## WORK TO BE COMPLETED:
Write out exactly the lines from the line with "side(BUCKET, -BUCKET_W, BUCKET_W, mode=Mode.SUBTRACT)" through the line with "obj.matrix_parent_inverse = Matrix.Identity(4)", including both, and nothing more.

## START DATA PROVIDED

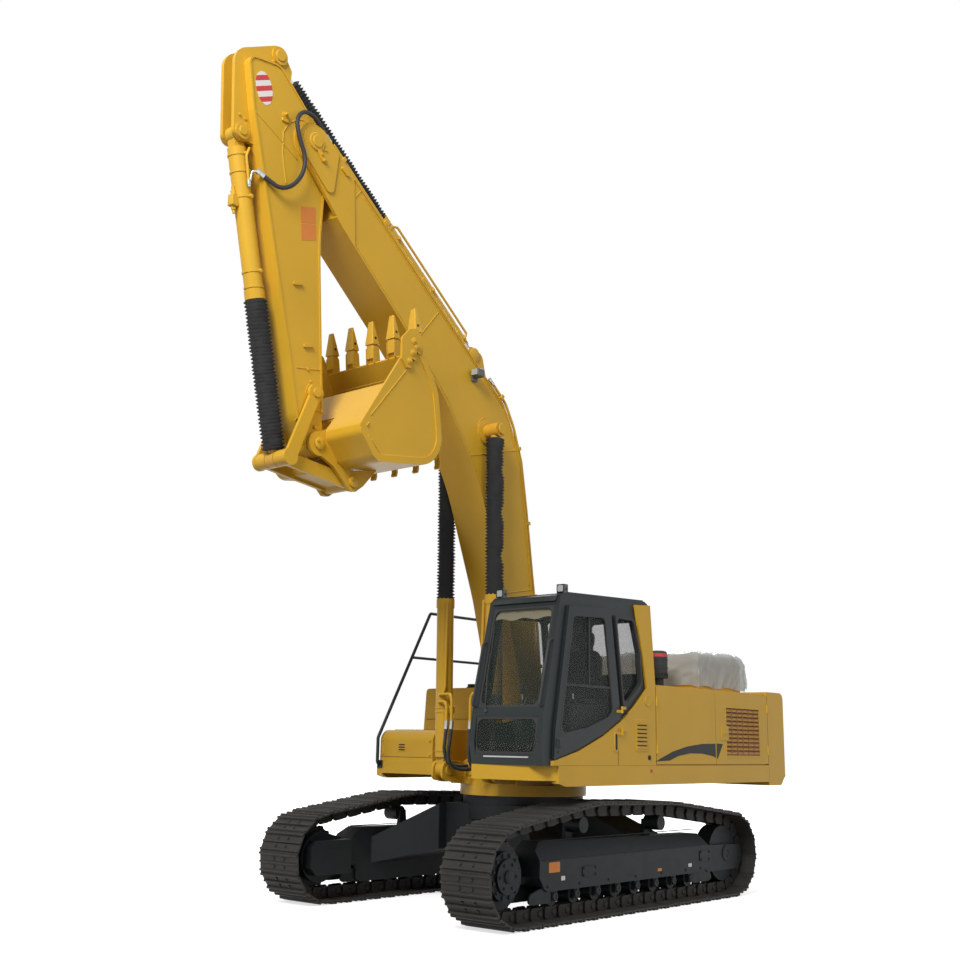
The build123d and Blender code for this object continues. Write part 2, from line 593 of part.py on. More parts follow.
with BuildPart() as rails:
    with BuildLine() as path:
        FilletPolyline((RIGHT_X, RAIL_Y, RAIL_LOW), (RAIL_FOOT, RAIL_Y, RAIL_LOW), (RAIL_FOOT, RAIL_Y, RAIL_LOW + 300),
                       (RAIL_TOP[0], RAIL_Y, RAIL_TOP[1]), (-1180, RAIL_Y, RAIL_TOP[1]), (-1180, RAIL_Y, TANK_Z + 40),
                       radius=40)
    with BuildSketch(Plane(origin=(RIGHT_X, RAIL_Y, RAIL_LOW), z_dir=(1, 0, 0))):
        Circle(RAIL_R)
    sweep(path=path.line)
    lean = (RAIL_FOOT - RAIL_TOP[0]) / (RAIL_TOP[1] - RAIL_LOW - 300)
    bar((RAIL_TOP[0] + lean * (RAIL_TOP[1] - RAIL_MID), RAIL_Y, RAIL_MID), (-1180, RAIL_Y, RAIL_MID), RAIL_R - 2)
rails.part.label = "handrail"
export_step(rails.part, "parts/handrail.step")

with BuildPart() as cleaner:
    with Locations((-1460, 900, HOOD_Z)):
        Cylinder(62, 200, align=(Align.CENTER, Align.CENTER, Align.MIN))
        with Locations((0, 0, 130)):
            Cylinder(112, 330, align=(Align.CENTER, Align.CENTER, Align.MIN))
    fillet(cleaner.edges().sort_by(Axis.Z)[-1], 40)
cleaner.part.label = "pre_cleaner"
export_step(cleaner.part, "parts/pre_cleaner.step")

with BuildPart() as lamps:
    for y in (CAB_Y[0] + 60, CAB_Y[1] - 60):
        side([(1080, roof_z(1080)), (1150, roof_z(1150)), (1150, 3300, 12), (1080, 3300, 12)], y - 45, y + 45)
lamps.part.label = "roof_lamps"
export_step(lamps.part, "parts/roof_lamps.step")

# boom
NECK = 430              # how far the fork reaches back from the arm's pin
with BuildPart() as boom:
    side(BOOM, -BOOM_W, BOOM_W)
    pair(BOOM, (BOOM_W - 12, BOOM_W + 5), mode=Mode.SUBTRACT, inset=16)
    across(NOSE, NECK, -ARM_W - GAP - 7, ARM_W + GAP + 7, mode=Mode.SUBTRACT)
    across(FOOT, 150, -BOOM_W, BOOM_W)
    across(BC_PIN, 150, -BOOM_W - 5, BOOM_W + 5)
    across(BC_PIN, 78, -BC_Y + 87, BC_Y - 87)
    pair([(3200, 7403), (3300, 7479), (3660, 7752), (3850, 7790, 180), (3975, 7600, 120), (3890, 7390, 100),
          (3560, 7040, 200), (3300, 6770), (3150, 6660)], (ARM_W + GAP + 7, BOOM_W))
    pair([(3440, 7560), (3660, 7735), (3930, 7740, 180), (3900, 7400, 170), (3500, 7040, 60)],
         (BOOM_W, BOOM_W + 18))
    pair([(800, 5500), (960, 6080, 100), (1180, 6150, 100), (1350, 5900)], CHEEK_Y)
    across(NOSE, 60.3, -BOOM_W - 25, BOOM_W + 25, mode=Mode.SUBTRACT)
    across(FOOT, 60.3, -BOOM_W - 5, BOOM_W + 5, mode=Mode.SUBTRACT)
    across(AC_BASE, 45, -CHEEK_Y[1], CHEEK_Y[1])
boom.part.label = "boom"
export_step(boom.part, "parts/boom.step")

# cylinders: base pin, eye pin, y places, barrel radius, rod radius, boot radius, barrel length,
# eye half width, base eye radius, pin radius, stroke, where the boot stops short of the eye
CYLS = [("boom_cylinder", BC_BASE, BC_PIN, (BC_Y, -BC_Y), 95, 52, 108, 1880, 84, 82, 40, 1400, 94),
        ("arm_cylinder", AC_BASE, AC_PIN, (0,), 102, 56, 116, 1900, CHEEK_Y[0] - GAP, 90, 45, 1440, 295),
        ("bucket_cylinder", KC_BASE, PD, (0,), 92, 50, 118, 1630, CHEEK_Y[0] - 7, 80, 42, 1110, 92)]
FOLDS = 7
for name, base, eye, ys, rb, rr, rf, lb, hw, re, rp, stroke, short in CYLS:
    ux, uz = (eye[0] - base[0]) / span(base, eye), (eye[1] - base[1]) / span(base, eye)
    full = span(base, eye)
    with BuildPart() as barrel:
        for y in ys:
            w = 52
            across(base, re, y - w, y + w)
            p0 = (base[0] + ux * (re + 58), y, base[1] + uz * (re + 58))
            p1 = (base[0] + ux * lb, y, base[1] + uz * lb)
            bar(p0, p1, rb)
            k = re * 0.72
            side([(base[0] - uz * k, base[1] + ux * k), (base[0] + uz * k, base[1] - ux * k),
                  (p0[0] + uz * k, p0[2] - ux * k), (p0[0] - uz * k, p0[2] + ux * k)], y - w, y + w)
            q0 = (base[0] + ux * (lb - 90), y, base[1] + uz * (lb - 90))
            bar(q0, p1, rb + 8)
            deep = lb - stroke - 190
            d0 = (base[0] + ux * deep, y, base[1] + uz * deep)
            d1 = (base[0] + ux * (lb + 5), y, base[1] + uz * (lb + 5))
            bar(d0, d1, rr + FIT, mode=Mode.SUBTRACT)
            across(base, rp + FIT, y - w - 5, y + w + 5, mode=Mode.SUBTRACT)
    barrel.part.label = name + "_barrel"
    export_step(barrel.part, "parts/" + name + "_barrel.step")
    with BuildPart() as rod:
        for y in ys:
            across(eye, re, y - hw, y + hw)
            s0 = lb - 150
            bar((base[0] + ux * s0, y, base[1] + uz * s0), (eye[0] - ux * re * 0.6, y, eye[1] - uz * re * 0.6), rr)
    rod.part.label = name + "_rod"
    export_step(rod.part, "parts/" + name + "_rod.step")
    with BuildPart() as bellows:
        s0, s1 = lb + 1, full - short
        for y in ys:
            pl = Plane(origin=(base[0] + ux * s0, y, base[1] + uz * s0), x_dir=(0, 1, 0), z_dir=(uz, 0, -ux))
            n = FOLDS
            pts = [(rr + 6, 0)]
            for k in range(n):
                a, b = (s1 - s0) * k / n, (s1 - s0) * (k + 1) / n
                pts += [(rf - 16, a), (rf, (a + b) / 2)]
            pts += [(rf - 16, s1 - s0), (rr + 6, s1 - s0)]
            with BuildSketch(pl) as s:
                with BuildLine():
                    Polyline(*pts, close=True)
                make_face()
            revolve(s.sketch, axis=Axis((base[0], y, base[1]), (ux, 0, uz)))
    bellows.part.label = name + "_bellows"
    export_step(bellows.part, "parts/" + name + "_bellows.step")
    print(name, "length", round(full), "barrel", lb)

with BuildPart() as arm:
    side(ARM, -ARM_W, ARM_W)
    pair(ARM, (ARM_W - 10, ARM_W + 5), mode=Mode.SUBTRACT, inset=20)
    across(NOSE, 235, -ARM_W, ARM_W)
    # brackets that hold both cylinders run round the top
    pair(ARM_TOP, CHEEK_Y)
    side(hull2(AC_PIN, 108, along(AC_PIN, AC_BASE, 700), 120), -CHEEK_Y[0], CHEEK_Y[0], mode=Mode.SUBTRACT)
    side(EYE_ROOM, -CHEEK_Y[0], CHEEK_Y[0], mode=Mode.SUBTRACT)
    for sgn in (1, -1):
        # narrowed towards the bucket pin
        y0, y1 = sorted((sgn * ARM_END_W, sgn * (ARM_W + 5)))
        across(PB, 330, y0, y1, mode=Mode.SUBTRACT)
        # caps over the pins of the cylinders
        y0, y1 = sorted((sgn * CHEEK_Y[0], sgn * (CHEEK_Y[1] + 22)))
        across(AC_PIN, 95, y0, y1)
        across(KC_BASE, 80, y0, y1)
    across(PB, 125, -ARM_END_W, ARM_END_W)
    across(PA, 100, -ARM_W, ARM_W)
    across(KC_BASE, 42, -CHEEK_Y[1], CHEEK_Y[1])
    across(NOSE, 60, -BOOM_W - 30, BOOM_W + 30)
    across(PA, 45.3, -ARM_W - 5, ARM_W + 5, mode=Mode.SUBTRACT)
    across(PB, 50.3, -ARM_W - 5, ARM_W + 5, mode=Mode.SUBTRACT)
arm.part.label = "arm"
export_step(arm.part, "parts/arm.step")


with BuildPart() as guide:
    for sgn in (1, -1):
        y0, y1 = sorted((sgn * LINK_Y[0], sgn * LINK_Y[1]))
        side(hull2(PA, 58, PD, 66), y0, y1)
        across(PA, 88, y0, y1)
        across(PD, 84, y0, y1)
    across(PA, 45, -LINK_Y[1] - 8, LINK_Y[1] + 8)
guide.part.label = "guide_links"
export_step(guide.part, "parts/guide_links.step")

with BuildPart() as hlink:
    pair(hull2(PD, 66, PC, 70), (ARM_END_W - 40, ARM_END_W))
    for sgn in (1, -1):
        y0, y1 = sorted((sgn * (CHEEK_Y[0] + 1), sgn * (LINK_Y[0] - SEAT)))
        across(PD, 80, y0, y1)
    across(PC, 80, -EAR_Y[0] + GAP, EAR_Y[0] - GAP)
    m0, m1 = along(PD, PC, span(PD, PC) * 0.45), along(PD, PC, span(PD, PC) * 0.92)
    side(hull2(m0, 45, m1, 45), -ARM_END_W + 20, ARM_END_W - 20)
hlink.part.label = "h_link"
export_step(hlink.part, "parts/h_link.step")

with BuildPart() as bucket:
    side(BUCKET, -BUCKET_W, BUCKET_W)
    # inside follows the curved back, open at the mouth
    w = BUCKET_W - BUCKET_T
    side(BUCKET, -w, w, mode=Mode.SUBTRACT, inset=BUCKET_T)
    side([(3370, 4700), (2860, 5400), (2625, 5570), (2500, 5720), (3000, 6000), (3800, 5000)], -w, w, mode=Mode.SUBTRACT)
    # dished between the lugs, where the arm comes down
    side([(3290, 4440), (3290, 4800), (3600, 4800), (3600, 4300), (3240, 4300)], -ARM_W - 10, ARM_W + 10,
         mode=Mode.SUBTRACT)
    side([(3130, 4300), (3232, 4330), (3300, 4460), (3300, 4640), (3272, 4640), (3272, 4470), (3215, 4360),
          (3130, 4330)], -ARM_W - 10, ARM_W + 10)
    pair([(3060, 4102), (3290, 4310, 200), (3450, 4383), (3590, 4500), (3490, 4622), (3400, 4660), (3280, 4640),
          (3240, 4340), (3020, 4315), (2700, 4378), (2880, 4180, 120), (2980, 4108)], EAR_Y)
    for sgn in (1, -1):
        y0, y1 = sorted((sgn * EAR_Y[0], sgn * EAR_Y[1]))
        across(PB, 122, y0, y1)
        across(PC, 98, y0, y1)
        y0, y1 = sorted((sgn * EAR_Y[1], sgn * (EAR_Y[1] + 14)))
        across(PC, 60, y0, y1)
        # rib under the wear strip of each side
        y0, y1 = sorted((sgn * BUCKET_W, sgn * (BUCKET_W + 14)))
        side([p if len(p) > 2 else p + (10,) for p in BUCKET], y0, y1)
        side([p if len(p) > 2 else p + (10,) for p in BUCKET], y0, y1, mode=Mode.SUBTRACT, inset=CHIN)
        side([(3300, 4500), (3800, 5000), (3300, 6000), (2500, 6000), (2540, 5560), (2700, 5480), (3330, 4640)],
             y0, y1, mode=Mode.SUBTRACT)
        # side cutter
        y0, y1 = sorted((sgn * BUCKET_W, sgn * (BUCKET_W + CUTTER_T)))
        side([(2900, 5420, 30), (2905, 5640, 60), (2800, 5750, 60), (2690, 5790, 40), (2625, 5690), (2610, 5620),
              (2650, 5520), (2690, 5545), (2700, 5440), (2755, 5455), (2760, 5350), (2830, 5340)], y0, y1)
    across(PB, 50, -EAR_Y[1] - 12, EAR_Y[1] + 12)
bucket.part.label = "bucket"
export_step(bucket.part, "parts/bucket.step")


def taper(p, d, a, b):
    """A tooth length: from section a at p to section b at p + d, each (width, height)."""
    q = (p[0] + d[0], p[1] + d[1])
    with BuildSketch(Plane(origin=(p[0], 0, p[1]), x_dir=(0, 1, 0), z_dir=(d[0], 0, d[1]))) as s0:
        RectangleRounded(a[0], a[1], 10)
    with BuildSketch(Plane(origin=(q[0], 0, q[1]), x_dir=(0, 1, 0), z_dir=(d[0], 0, d[1]))) as s1:
        RectangleRounded(b[0], b[1], 10)
    loft(sections=[s0.sketch, s1.sketch], ruled=True)


with BuildPart() as tooth:
    taper((2598, 5560), (26, 240), (112, 92), (96, 84))
    taper((2622, 5778), (30, 250), (122, 108), (64, 26))
    side(BUCKET, -BUCKET_W, BUCKET_W, mode=Mode.SUBTRACT)
with BuildPart() as teeth:
    for y in TEETH_Y:
        with Locations((0, y, 0)):
            add(tooth.part)
teeth.part.label = "bucket_teeth"
export_step(teeth.part, "parts/bucket_teeth.step")
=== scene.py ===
import bpy
import bmesh
import math
import random
from mathutils import Matrix, Vector


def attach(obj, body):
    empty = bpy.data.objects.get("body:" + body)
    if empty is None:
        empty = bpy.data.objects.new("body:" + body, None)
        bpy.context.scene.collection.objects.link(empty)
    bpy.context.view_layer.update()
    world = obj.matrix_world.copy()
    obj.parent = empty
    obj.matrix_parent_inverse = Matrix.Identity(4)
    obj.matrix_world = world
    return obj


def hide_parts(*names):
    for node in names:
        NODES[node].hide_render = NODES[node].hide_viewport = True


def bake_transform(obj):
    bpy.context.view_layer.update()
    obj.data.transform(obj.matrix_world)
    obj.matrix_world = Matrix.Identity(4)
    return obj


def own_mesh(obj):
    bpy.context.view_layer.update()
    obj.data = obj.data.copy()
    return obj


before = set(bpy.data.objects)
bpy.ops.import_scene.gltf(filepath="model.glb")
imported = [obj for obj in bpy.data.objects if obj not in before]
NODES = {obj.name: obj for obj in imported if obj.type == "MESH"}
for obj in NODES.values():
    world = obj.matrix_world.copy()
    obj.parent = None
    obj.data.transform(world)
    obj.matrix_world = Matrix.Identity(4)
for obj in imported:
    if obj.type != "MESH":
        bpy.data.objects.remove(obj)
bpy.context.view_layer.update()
SCENE = bpy.context.scene


def put(name, data):
    """A new object in the scene that shows this data."""
    obj = bpy.data.objects.new(name, data)
    SCENE.collection.objects.link(obj)
    return obj


def feed(tree, *pairs):
    """Gives each socket its number, colour or link."""
    for src, socket in pairs:
        if isinstance(src, (int, float, tuple)):
            socket.default_value = src
        else:
            tree.links.new(src, socket)


def calc(tree, how, *values, clamp=False):
    """A math node fed by numbers or sockets."""
    m = tree.nodes.new("ShaderNodeMath")
    m.operation = how
    m.use_clamp = clamp
    feed(tree, *zip(values, m.inputs))
    return m.outputs[0]


# camera, light and floor
CAM_PLACE = Vector((11.071, 8.836, 1.668))
CAM_YAW, CAM_PITCH, CAM_ROLL = 3.854, 0.216, 0.017
FOCAL_MM, SENSOR_MM = 45.22, 36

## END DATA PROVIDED

## COMPLETE RESPONSE:
    side(BUCKET, -BUCKET_W, BUCKET_W, mode=Mode.SUBTRACT)
with BuildPart() as teeth:
    for y in TEETH_Y:
        with Locations((0, y, 0)):
            add(tooth.part)
teeth.part.label = "bucket_teeth"
export_step(teeth.part, "parts/bucket_teeth.step")
=== scene.py ===
import bpy
import bmesh
import math
import random
from mathutils import Matrix, Vector


def attach(obj, body):
    empty = bpy.data.objects.get("body:" + body)
    if empty is None:
        empty = bpy.data.objects.new("body:" + body, None)
        bpy.context.scene.collection.objects.link(empty)
    bpy.context.view_layer.update()
    world = obj.matrix_world.copy()
    obj.parent = empty
    obj.matrix_parent_inverse = Matrix.Identity(4)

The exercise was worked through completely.